Ведь люди с пульсирующей грустью стремятся в родительские места, чтобы таким обманным путем повернуть время вспять, оказаться в точке старта, вспомнить вкус ощущений и отношений, когда вся жизнь была еще впереди. И исцелиться этим от накопившейся усталости. И страшно понимать, что не только годы канули в небытие, но и территории, где жили и покоятся твои родители, где витал их защищающий дух, где лежали твои первые стежки-дорожки, где случилось пробуждение сердца, воедино слитое с соловьями и благодатью степи, — тоже нет. Теперь там болезненной коростой вспучилось чужое государство, и ты к нему никак, ничем не причастна. Что надо в себе преодолеть, чтобы полюбить неволю, тюрьму, в которую заточили ипостась твоей души, сотканную из воспоминаний? Чем руководствоваться, чтобы туда стремиться?

* * *

А Тамара и правда, ненавидя тех, кто сейчас хаял наследницу утраченной Родины, поносил великую Россию, всегда бывшую для нее духовной опорой, а после окончания вуза приютившую ее на своей окраине, в родные места не стремилась. Ждала, пока уляжется это тяжелое чувство. Она переживала свою потерю, бунт против сложившегося порядка вещей, как переживают любое горе, — внутренне скуля и не выходя из дома, если под домом понимать Петропавловск-Камчатский.

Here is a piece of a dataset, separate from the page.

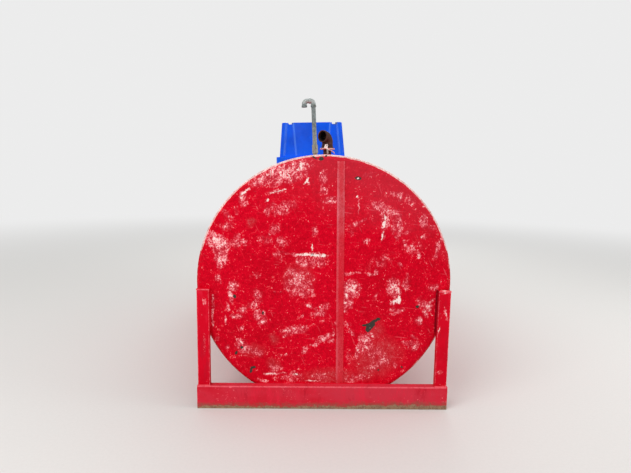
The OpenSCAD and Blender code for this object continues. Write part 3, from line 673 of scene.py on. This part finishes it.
def channel_edge_highlights(plastic):
    """Share of painted highlight along the edges of the upright channels."""
    place = {"Vector": plastic.point, "Location": COVER_MIDDLE, "Rotation": COVER_TURN.to_euler()}
    laid = plastic.node("ShaderNodeMapping", place, vector_type="TEXTURE")
    across, _, height = plastic.axes(laid)
    from_middle = plastic.maths("ABSOLUTE", plastic.maths("ABSOLUTE", across) - CHANNEL_PLACE)
    widening = (CHANNEL_WIDTHS[1] - CHANNEL_WIDTHS[0]) / 2 / COVER_HEIGHT
    line = plastic.near(from_middle, CHANNEL_WIDTHS[0] / 2 + height * widening, 0.002, 0.015)
    foot = (CHANNEL_FOOT - 0.006, CHANNEL_FOOT + 0.004)
    return line * plastic.window(height, foot, (COVER_HEIGHT - 0.008, COVER_HEIGHT - 0.002))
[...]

Правда, внешне все в ее жизни оставалось так, как сложилось в первые годы по приезде сюда: работал муж, рождались и росли дети, устраивался быт.

Работала и сама Тамара. Она любила свою профессию, полученную в Московском пединституте на факультете логопедии. И хоть после детства, проведенного в атмосфере больниц, готовилась работать в лечебном учреждении и заниматься реабилитацией тяжелых больных, но направление в детский комбинат восприняла с не меньшим энтузиазмом. Начинала с должности нянечки — в этой глуши не оказалось вакансии логопеда. Да собственно логопедом ей так за все годы и не удалось поработать, это искусство стало простым и естественным дополнением к основным методикам воспитания детей. А вот воспитателем она никогда не переставала быть, хотя быстро перешла на руководящую должность — сказалось столичное образование.